The casualty list grows longer every week. The Atlanta Journal-Constitution recently eliminated its books editor to save money, so did the RaleighNews & Observer. The Chicago Tribune is shifting its book section to the less vital Saturday edition. At The Dallas Morning News the book critic preemptively quit before losing his job. And in the most high-profile move, the Los Angeles Times dropped its stand-alone books pages and added a shortened book review section to its Sunday Opinion.
At first, Connelly offers the sentimental argument about why newspapers should hold on to their books coverage. It’s almost the only argument one can make, since, unlike travel or styles sections, there’s not much advertising money available for book reviews. But he does say something more, and it’s a convincing plea we don’t often hear: “In the past, newspaper executives understood the symbiotic relationship between their product and books. People who read books also read newspapers. From that basic tenet came a philosophy: If you foster books, you foster reading. If you foster reading, you foster newspapers. That loss-leader ends up helping you build and keep your base.”

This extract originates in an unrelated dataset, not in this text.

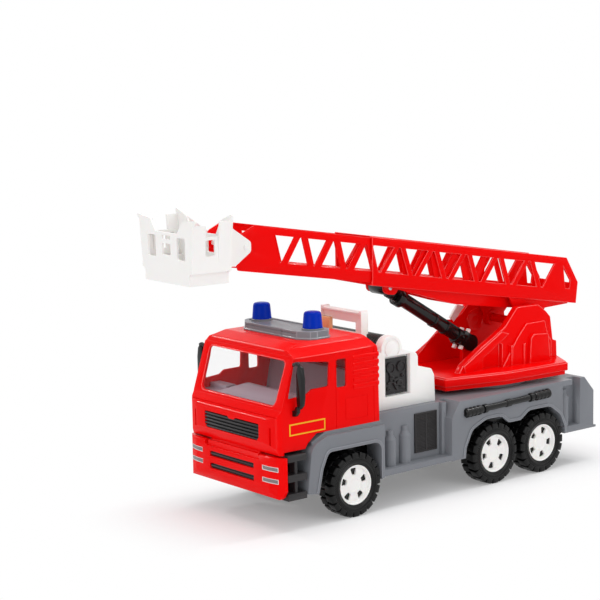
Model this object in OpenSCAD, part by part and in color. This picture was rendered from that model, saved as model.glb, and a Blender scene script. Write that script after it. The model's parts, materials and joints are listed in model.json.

He worries that newspaper owners–including the owners of the Times–have forgotten this bit of enlightened self-interest: “What I fear is that this philosophy is disappearing from the boardrooms of our newspapers; that efforts to cut costs now will damage both books and newspapers in the future. Short-term gains will become long-term losses.”
Connelly makes a good point. Even though there are other venues where people could get news about books–the plethora of literary bloggers out there, for one–book reviews allow newspapers to serve an important role as cultural arbiter. While newspapers find themselves challenged by other media in the news department, nothing in the hard-news pages can compete with the cutting authority of a Michiko Kakutani. Do newspapers really want to sacrifice that authority, one of the few things that keep them still uniquely relevant? Owners would never dream of cutting movie reviews–those full-page ads deliver big money–but are books any less important? Is that the message that the institutions on journalism’s front lines want to project?